The evening of Oct. 16 created shockwaves internationally when it was announced that Liam Payne, a former member of One Direction, had passed away at 31.
The cause? Falling from a three-story balcony in Argentina.
Regardless of where and when fans found out, the consensus was devastation.
Sarah Tapley is a fourth-year student who was a major One Direction fan in their prime. The celebrity death hit her harder than others, because Payne was such a huge part of her childhood.
“My walls were covered in One Direction posters,” she said. “Like, legitimately covered.”
At the young age of eight, she became a ‘Directioner’ and each person in her friend group had a designated favourite band member. Tapley said hers was Harry.
When the new music videos came out, she would watch them once she got home.
“Watching on my parent’s computer because I didn’t have a laptop or phone,” she said. “I was like ‘this is so cool.’”
Many fans online are upset that there is no chance of the band reuniting, but for Tapley that wasn’t her focus. For her, it was strange to see the four other members posting tributes to Liam, united for the first time in years.
It was a way of them interacting in the weirdest, least expected and sad kind of way, she said.
She heard the news while sitting in class, surrounded by people her age, but she was expecting to be a lot older when the news broke.
Tapley said she looked forward to listening to One Direction’s music with her kids.
“[I thought] when I’m a mom and my kid tells me one of the members of One Direction died, I’ll be like, ‘this is so sad,’” she said. “And that is when I expected that to happen.”
Tapley still lives at home, which brings an added feeling of nostalgia as she lives between those same four walls that used to be plastered with One Direction posters.
“Now I’m doing schoolwork at my desk and Liam Payne is dead,” she said. “It’s so weird.”
According to BBC, all five of One Direction’s albums had returned to the music charts as fans re-listened to their favourite albums.
Their 2013 album Midnight Memories led the pack in the UK Top 100, which was fourth-year English student Cassidy Gordon’s favourite album.
Gordon heard the news right on campus, in James Dunn Hall. The room went silent, she said, with a bit of awkward laughter before someone broke the news.
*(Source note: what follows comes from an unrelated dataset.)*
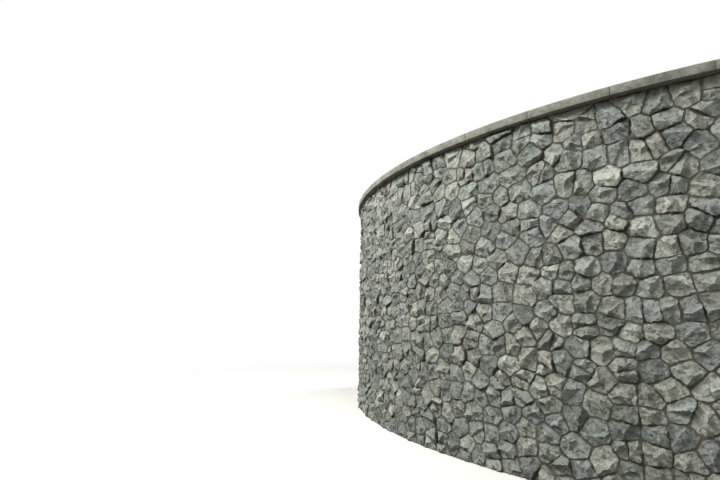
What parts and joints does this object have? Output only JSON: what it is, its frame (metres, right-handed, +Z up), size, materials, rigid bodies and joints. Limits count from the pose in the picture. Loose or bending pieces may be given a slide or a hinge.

“I was like, ‘this is a prank, this is a joke.’”
One Direction was a big part of her childhood and like Tapley, her friend group each had designated favourite band members. They would bring the teen magazines to school and take turns doing quizzes or finding posters of each member.
She said Payne’s death was like “[losing] a part of that childhood.”
Gordon had the opportunity to go to a One Direction concert in Montréal with her dad. As part of the On the Road Again Tour in 2015, she got the tickets for Christmas and was devastated when Zayn Malik left the band before the concert.
Gordon had no phone and was unaware he had left the band, so her dad picked her up from school, with Starbucks in hand and said, “Hey buddy, Zayn left the band.”
After the initial shock of Payne’s death, Gordon was reminded that there would be no reunion tour.
“The way you look at NSYNC and how they just keep doing reunion tours together,” she said. “I thought that One Direction would eventually get there when their solo careers died down.”
With circulating rumours of the cause of death, hotel video footage, the coroner’s report and a supposed 9-1-1 call from the hotel minutes prior to his death, Gordon said her feed has been filled with videos about Payne. One that struck her was a video of Payne’s Dad visiting one of the memorials started by fans.
“I feel like it was our generation’s losing a Beatle,” said Gordon. “Because that’s how big they were.”